Né en 1954 à Nantes (France)
Vit et travaille à Paris
À la suite de son cursus en médecine, Philippe Bazin étudie à l’École Nationale Supérieure de la Photographie d’Arles, et se consacre, de 1985 à 1993, à la réalisation de trois grandes séries de « Faces », où apparaissent les visages de vieillards, de nouveau-nés et d’aliénés. En 1999, il a été lauréat du Prix Niépce. Plus récemment, Philippe Bazin a bénéficié de résidences et de bourses de recherche au cours desquelles il a développé un travail photographique en dialogue avec des œuvres littéraires (comme celles de Russell Banks, Annie Ernaux, etc.). De 1992 à 2014, il enseigne la photographie à l’École Supérieure d’Art et de Design de Valenciennes, puis de 2014 à 2020, à l’ENSA de Dijon. En octobre 2017, il publie l’ouvrage manifeste Pour une photographie documentaire critique aux éditions Créaphis.
Le sentiment d’homogénéité qui se dégage des séries Faces repose sur la mise en place d’un protocole photographique très précis. Muni de son appareil et d’un flash, il s’approche au plus près des corps, afin de les soustraire à leur environnement immédiat. Il trouve ainsi avec le « gros plan » le moyen d’exprimer son rapport au monde, d’aborder l’intime avec distance, sans illusion ni séduction. Ce cadrage fait apparaître chaque visage comme un microcosme singulier, dans une hyper présence et une nudité qu’aucun élément décoratif ou anecdotique ne vient troubler. Selon le même principe, il photographie des dessins de Picasso ou Les Bourgeois de Calais de Rodin, mettant ainsi en évidence les enjeux formels et esthétiques qui structurent son travail. S’il questionne les mystères du visage, Philippe Bazin ne conçoit cependant pas ses images comme des portraits, car elles échappent selon lui aux écueils propres au genre : l’émotion, la complaisance et la tentation de révéler l’intériorité du sujet photographié. En décalage avec la photographie plasticienne des années 1980, son travail s’inscrit plutôt dans une relecture des enjeux de la photographie moderniste et documentaire de figures majeures comme Eugène Atget, Auguste Sander, Walker Evans ou Diane Arbus. Des premiers visages aux vidéos et paysages de chantier plus récents, les images de Philippe Bazin traduisent un questionnement politique, qui, d’une part « ne cesse de croiser les interrogations foucaldiennes sur les multiples façons qu’a l’institution – école, armée, prison, asile – de régir, surveiller et domestiquer le corps1» et, d’autre part, redonne une visibilité à des personnes habituellement exclues du champ des représentations, proposant ainsi une expérience de l’altérité.
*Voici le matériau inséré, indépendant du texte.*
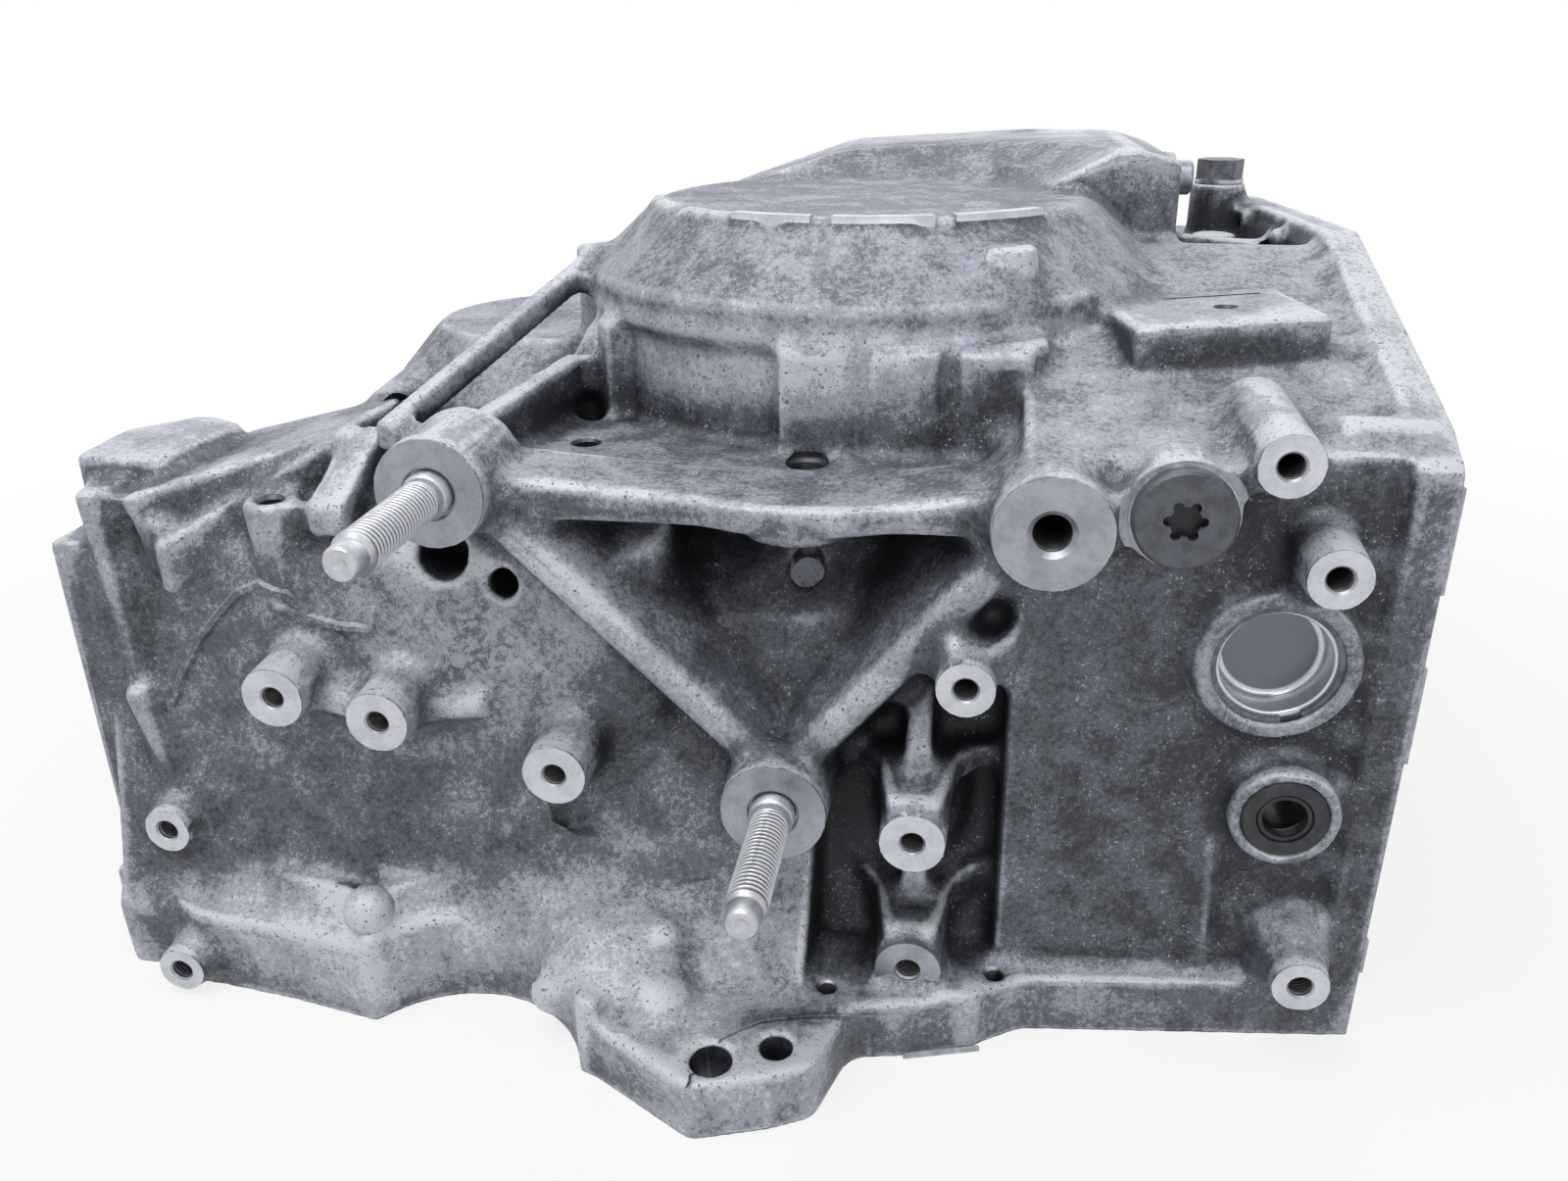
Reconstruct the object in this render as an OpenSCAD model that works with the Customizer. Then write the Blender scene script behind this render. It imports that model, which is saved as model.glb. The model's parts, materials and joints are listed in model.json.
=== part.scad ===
// Die-cast gearbox housing that stands on its mating face, with its studs, plugs,
// shaft seal and pressed-in bearing races.
// X runs along the front wall, Y into the case and Z up along the shaft axes.
// The origin is the clutch drum's axis where it crosses the mating face.

/* [Case] */
// Wall thickness of the casting
wall = 5; // [4:0.5:7]
// Distance from the drum axis to the right side face
case_right = 165; // [150:1:200]
// Distance from the drum axis to the left edge of the flange
case_left = 250; // [235:1:300]
// Distance from the drum axis back to the rear edge of the flange
case_back = 196; // [170:1:240]
// Distance from the drum axis to the front wall at the right corner
front_y = 141; // [135:1:148]
// Height of the front wall's top edge at the right
shoulder_z = 187; // [178:1:196]
// Height of the roof behind the drum
roof_z = 222; // [214:1:230]
// Height of the deck at the left
deck_z = 160; // [140:1:164]
// Height of the rear bell
bell_z = 128; // [100:1:136]

/* [Drum] */
// Outer radius of the clutch drum
drum_r = 98; // [92:1:102]
// Height of the drum's shoulder
drum_z = 215; // [212:1:222]
// Radius of the flat top
top_r = 77; // [60:1:84]
// Height of the flat top
top_z = 237.5; // [232:0.5:244]
// Height of the raised bridge behind the flat top
bridge_z = 252; // [246:1:258]
// Radius of the gear cover at the left of the drum
cover_r = 67; // [60:1:70]
// Height of the gear cover
cover_z = 190; // [180:1:198]

/* [Flange] */
// Thickness of the mating flange
flange_t = 20; // [14:1:24]
// Thickness of the mating flange at the left
flange_left_t = 28; // [22:1:32]
// Radius of the clearance arch in the front edge
arch_r = 40; // [30:1:46]
// Tapping radius of the holes in the mating face
flange_hole_r = 4.2; // [3.4:0.1:5]
// Depth of the tapped holes in the mating face
flange_tap_depth = 16; // [12:1:18]
// Radius of the ear's large hole
ear_hole_r = 6.2; // [5:0.1:7]
// Radius of the ear's small hole
ear_small_r = 4.9; // [4:0.1:5.5]
// Radius of the dowel bores
dowel_r = 5; // [4:0.5:6]
// Depth of the dowel bores
dowel_depth = 12; // [8:1:16]

/* [Side opening] */
// Width of the side flange's face
rim_w = 13; // [10:1:16]
// Thickness of the side flange
rim_t = 11; // [8:1:14]
// Tapping radius of the side flange's holes
rim_hole_r = 3.4; // [2.8:0.1:4]

/* [Mount points] */
// Distance from the drum axis to the three machined mount faces
mount_y = 160; // [156:1:170]
// Radius of the mount bosses
mount_boss_r = 16; // [14:0.5:18]
// Radius of the mount studs
stud_r = 6; // [5:0.5:7]
// Length of stud that stands out of its boss
stud_out = 52; // [30:1:60]
// Length of stud that is screwed into its boss
stud_in = 24; // [16:1:28]
// Tapping radius of the open mount hole
mount_tap_r = 5.2; // [4.2:0.1:6.2]
// Depth of the open mount hole
mount_tap_depth = 34; // [24:1:40]

/* [Small bosses] */
// Radius of the narrow bracket bosses
boss_r = 8.5; // [7.5:0.5:10]
// Radius of the wide bracket bosses
boss_wide_r = 10; // [9:0.5:11]
// Tapping radius of the bracket holes
boss_tap_r = 3.4; // [2.8:0.1:4.2]
// Depth of the bracket holes
boss_tap_depth = 20; // [14:1:26]

/* [Screw plug] */
// Radius of the screw plug's head
plug_head_r = 13.3; // [11:0.1:15]
// Thickness of the screw plug's head
plug_head_t = 4; // [3:0.5:6]
// Radius of the screw plug's shank
plug_shank_r = 9; // [7:0.5:10]
// Length of the screw plug's shank
plug_shank_len = 14; // [10:1:18]

/* [Cup plug] */
// Bore radius for the cup plug
cup_r = 17.6; // [15:0.1:19]
// Depth of the cup plug
cup_depth = 12; // [8:0.5:16]
// Wall of the cup plug's rolled rim
cup_rim = 2.6; // [2:0.1:3.4]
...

De juillet 2017 à janvier 2020, Philippe Bazin mène un travail de terrain en Grèce avec la philosophe Christiane Vollaire, mobilisant des réseaux de solidarité et une revendication sociale collective. Une grande partie de ce travail, associant philosophie de terrain et photographie documentaire critique a fait l’objet d’une exposition au Centre de la Photographie de Genève à l’automne 2020.
1 Dominique Baqué, Photographie plasticienne, l’extrême contemporain. Paris : Éditions du Regard, 2004, p. 209.